$20,000. What can you purchase for that amount of money? Pay one year off a mortgage, purchase a nice used car, buy a whole bunch of stuff.
I finally got an ‘explanation of benefits’ (EOB) letter from my insurance company about my initial 15 treatments (The hospital accidently tried to file the claims with my old insurance company). According to them, the whole process, including the pre-ECT exams, cost close to $20,000. Upon getting this letter, I thought this may be a good time for me to bring up the whole topic of health care, or more specifically, health insurance and the battle on Capitol Hill.
Because I do have insurance, a large portion of the treatment is covered (When I get the real bill from the hospital, I’ll post the amount). Obviously, this is something I am very thankful for, especially since it wasn’t that easy for me to find insurance – and I’m in my 20s! I was even turned down by several companies simply because I have bipolar disorder. Thank goodness for my insurer, Golden Rule/United Healthcare. Even though my monthly rate is close to $400, it is worth what I save on medical costs. There are some younger, healthy people who may not see the need for insurance, and they may be against the new health reform because according to the new proposal, it would require that everyone be enrolled in a health insurance program. What they need to realize is that an insurance is just that, an insurance when those unforseen events arise. Obviously, they’ve never seen the base cost of a simple procedure or a doctor’s appointment, because even seeing just the true cost of one prescription would make a person realize why health insurance is so important.

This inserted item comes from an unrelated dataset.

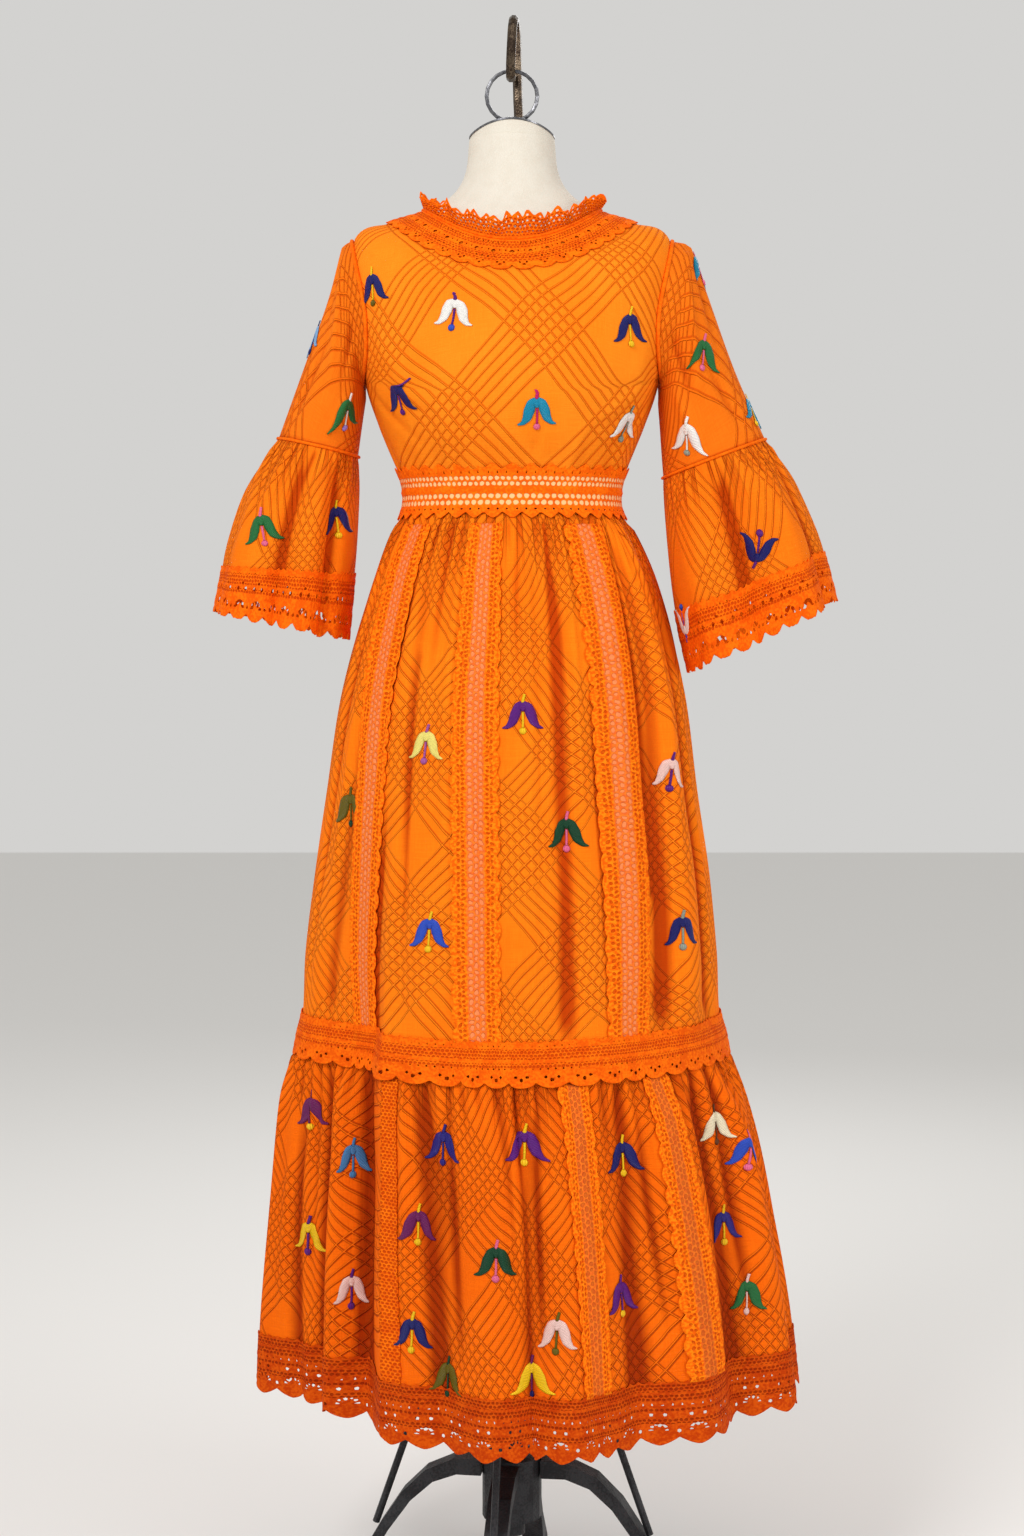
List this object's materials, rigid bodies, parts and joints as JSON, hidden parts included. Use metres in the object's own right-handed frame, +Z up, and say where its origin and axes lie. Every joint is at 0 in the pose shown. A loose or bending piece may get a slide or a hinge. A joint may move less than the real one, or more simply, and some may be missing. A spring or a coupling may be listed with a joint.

What about for those who need electroconvulsive therapy but can’t get insurance? Currently, over 40 million Americans are uninsured, many not by choice. Under the new plan, insurance companies will not be allowed to turn people down simply because they have a pre-existing condition. And those who are uninsured and cannot afford insurance will be helped by an expanded form of Medicaid. Even those nowhere near the poverty level will be given an insurance subsidy to help pay for their insurance. Now, ECT clearly isn’t for everyone, but shouldn’t everyone be given all medical options when choosing treatment? I know that had I not had the ECT, I would have been dead by February.
To put simply, I can’t imagine being without health insurance. Without it, I wouldn’t be able to afford ECT nor would I have been able to afford some of the non-generic medications. And I certainly wouldn’t be seeing my psychiatrist on a regular basis. But I see all of these items as being crucial to keeping me alive. Moreover, I’m sure there are plenty of others who need these services even more than I do yet do not get them because they cannot afford or are denied health insurance. It’s easy to say that one is against “socialized medicine,” but does one realize what it’s like to try to get medical care when they don’t have insurance? Do they know just how much medical care costs without insurance? It’s utterly obscene. Call it ‘socialized medicine’ if you’d like, but is it such a horrible thing if it’s going to allow someone to get the care they truly need?
Though I’ve been for health care reform, I admit I haven’t been paying to much attention to the debate. However, seeing that EOB gave me a good ‘shock’ to my senses about just how much relevance this topic has in my life and others and how important it is that I become more aware about this issue.
FYI: A quite concise editorial “Health Care Reform and You” was in the New York Times on Saturday.